Где же выход? Я мучился этим вопросом.
VII. Ночные бдения
Дома меня ждала Антонина. Она понимала моё состояние без слов. Когда я приходил поздно, измученный, пропитанный архивной пылью, она молча наливала чай, садилась напротив и смотрела на меня своими тихими, понимающими глазами.
– Ты думаешь о своих древних? – спрашивала она иногда.
– Думаю.
– О чём именно?
Как ей объяснить? Как рассказать о том, что мучает меня днями и ночами? О том, что я чувствую себя археологом, который раскапывает не древние городища, а собственную душу? О том, что каждое новое знание о прошлом становится знанием о настоящем?
Я пытался.
– Понимаешь, Тоня, я смотрю на этих людей, и мне страшно. Они жили, любили, страдали, умирали. Но они не знали, что они – личности. Они не подозревали, что у каждого человека есть свой внутренний мир. Они думали, что человек – это только часть целого.
– А это плохо?
– Не плохо и не хорошо. Это иначе. Но из этого иначе выросло наше сегодня. Мы, русские, до сих пор не умеем быть личностями. До сих пор ищем спасения в общине, в государстве, в начальстве. До сих пор боимся одиночества больше, чем рабства.

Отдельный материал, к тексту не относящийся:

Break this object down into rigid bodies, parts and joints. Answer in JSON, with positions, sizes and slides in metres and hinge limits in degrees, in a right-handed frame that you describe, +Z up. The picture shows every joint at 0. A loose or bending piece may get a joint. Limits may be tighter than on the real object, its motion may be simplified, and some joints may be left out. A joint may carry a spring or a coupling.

Антонина молчала, потом тихо говорила:
– А может быть, в этом наша правда? Может быть, западное одиночество страшнее нашей коллективности?
Я не знал ответа. И это незнание жгло меня.
VIII. Князья и дружина
Но не только крестьянский мир я изучал. Я смотрел и на верхние слои древнерусского общества – на князей, на бояр, на дружинников.